Resulta curioso, respecto a estos continuos bombardeos por parte de los franceses, que se quisiera minimizar su efecto, tal vez por un deseo de querer aparentar lo contrario de lo que no era posible obviar, como era la evidente debilidad de Cádiz ante una situación que tarde o temprano acabaría decantándose en su contra. Los últimos intentos de negociación, ya a la desesperada, solo consiguieron acordar el cese de las hostilidades y que el Rey dejara Cádiz con destino al Puerto de Santa María. No puede ser más significativo el contenido de la alocución de Fernando VII el 30 de septiembre, donde señalaba: “La imperiosa ley de la necesidad obliga a ponerle un término. En el apuro de las circunstancias solo mi poderosa voz puede ahuyentar del reino las venganzas y las persecuciones”.

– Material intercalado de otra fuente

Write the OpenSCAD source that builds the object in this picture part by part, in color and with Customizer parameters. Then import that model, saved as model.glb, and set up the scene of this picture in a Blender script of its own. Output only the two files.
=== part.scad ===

Así pues, el Rey salió de Cádiz con destino al Puerto de Santa María, cruzando la bahía el 1 de octubre en una falúa tripulada por elalmirante Valdés, siendo recibido solemnemente por el duque de Angulema. Seguidamente, todas las esperanzas depositadas en una posible clemencia real pronto se vinieron abajo, pues, desde El Puerto Fernando VII declaró “nulas y de ningún valor las actas del gobierno llamado constitucional que ha dominado mis pueblos desde el día 7 de mayo de 1820, hasta el día 1 de octubre de 1823”.